RCF,  - Modifié le 18 mars 2019
Christophe Henning présente chaque semaine un livre qui vient d'être publié, et aujourd'hui c'est "La femme aux cheveux roux" d’Orhan Pamuk, publié chez Gallimard.
Fanny Cohen MoreauFanny Cohen Moreau

Alors que s’ouvre ce soir le salon du livre de Paris, je n’avais que l’embarras du choix, et c’est le livre d’Orhan Pamuk qui m’a convaincu. Un roman qui sort aujourd’hui, alors que le Nobel de littérature 2006 est à Paris pour cette grande fête de la littérature. Comme à son habitude, l’écrivain turc campe des personnages complexes, dans des situations ordinaires, aux destinées par banales

Le jeune Cem, pour payer ses études, devient le temps d’un été apprenti d’un maître puisatier. Son père, emprisonné pendant quelques années pour ses opinions politiques, est revenu puis parti pour vivre sa vie avec une autre femme que la mère de Cem. Bref… Maître Mahmut devient vite la référence pour l’étudiant : homme de l’art, qui creuse aussi bien les entrailles de la terre que le secret des âmes. C’est l’été de toutes les découvertes, sans oublier le coup de foudre pour "la femme au cheveux roux", amour fou d’un soir pour un jeune homme qui à la suite d’un accident sur le chantier, prend la fuite vers ses études…

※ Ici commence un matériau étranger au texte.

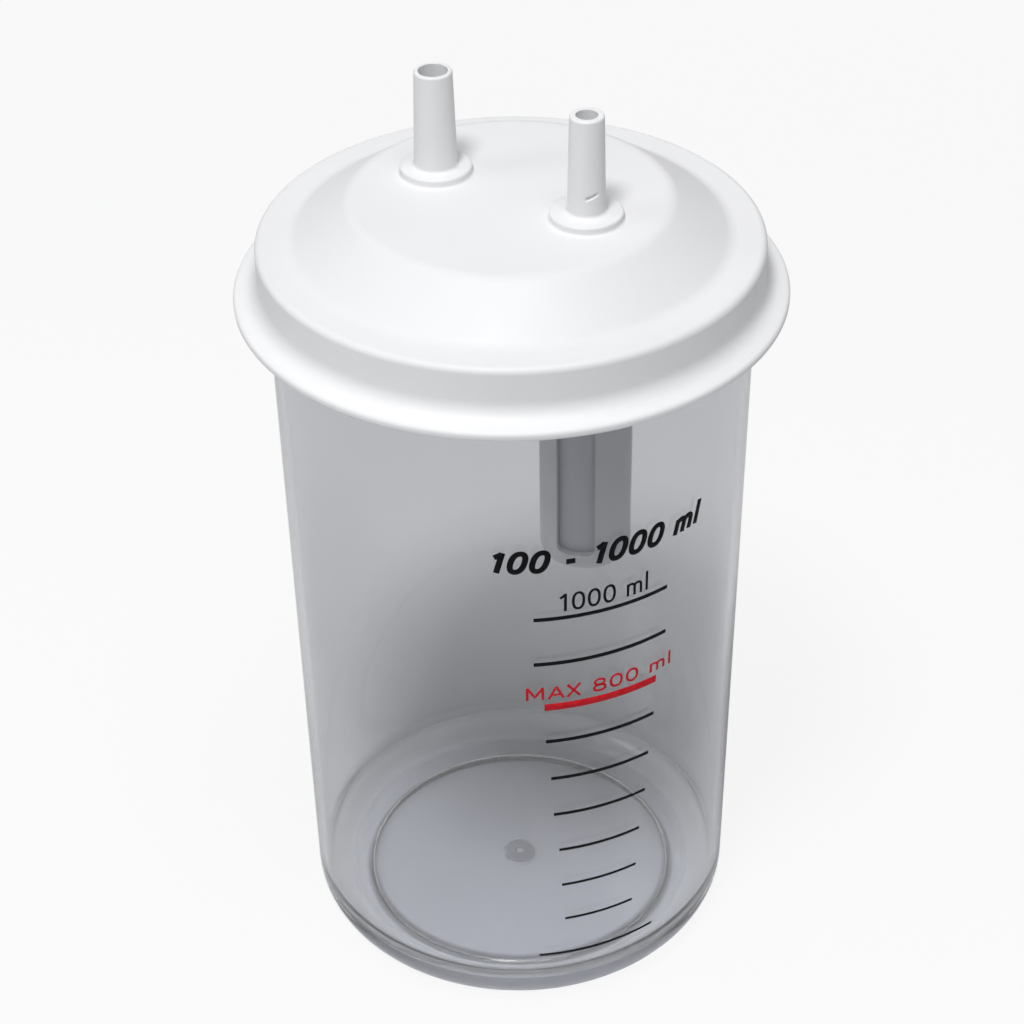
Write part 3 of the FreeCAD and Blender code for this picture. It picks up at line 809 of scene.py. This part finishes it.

Un roman initiatique, mais pas seulement : c’est plus compliqué chez Orhan Pamuk…

Deuxième partie, on retrouve le narrateur trente ans plus tard, heureux en affaires, heureux en amour même s’ils n’ont pas d’enfant. L’occasion pour Pamuk de décrire l’explosion urbaine d’Istanbul, la ville se déploie, les promoteurs s’acoquinent avec le pouvoir, et notre héros ingénieur géologue qui se rêvait écrivain reste hanté par l’été de ses 17 ans… C’est le mythe occidental d’Oedipe qui l’obsède, mais aussi la légende persane de Rostam et Sohrab, quand le fils tue le père, ou l’inverse, le père tue le fils. Le roman devient tragique, tout simplement parce que, nous dit l’auteur : "les choses que vous entendez dans les contes populaires et les anciens mythes finissent par arriver". On ne s’invente pas son destin, et si, selon le narrateur, "le mieux est de faire comme si de rien n’était", selon le narrateur, le passé finit souvent par nous rattraper.

Un roman qui a du souffle, une vraie histoire…

Une histoire puissante, avec des airs de Balzac dans la description minutieuse de la société stambouliote mais aussi des accents de Dostoïevski laissant ses personnages torturés par la culpabilité, égarés par les évènements : "je me disais que la vie, notre présence en ce monde, était une chose bien étrange", confie le héros. Ce livre, c’est enfin un hommage aux légendes, au livre, au récit, aux histoires qui se répètent et qu’on se raconte : "Ces histoires sont vivantes. Elles continuent de circuler parmi nous, de manière éparse, sous d’autres formes" confie le narrateur qui voulait être écrivain : "Je pourrais réfléchir et coucher par écrit toutes les images et les émotions que je n’arrive pas à exprimer". C’est cela la littérature !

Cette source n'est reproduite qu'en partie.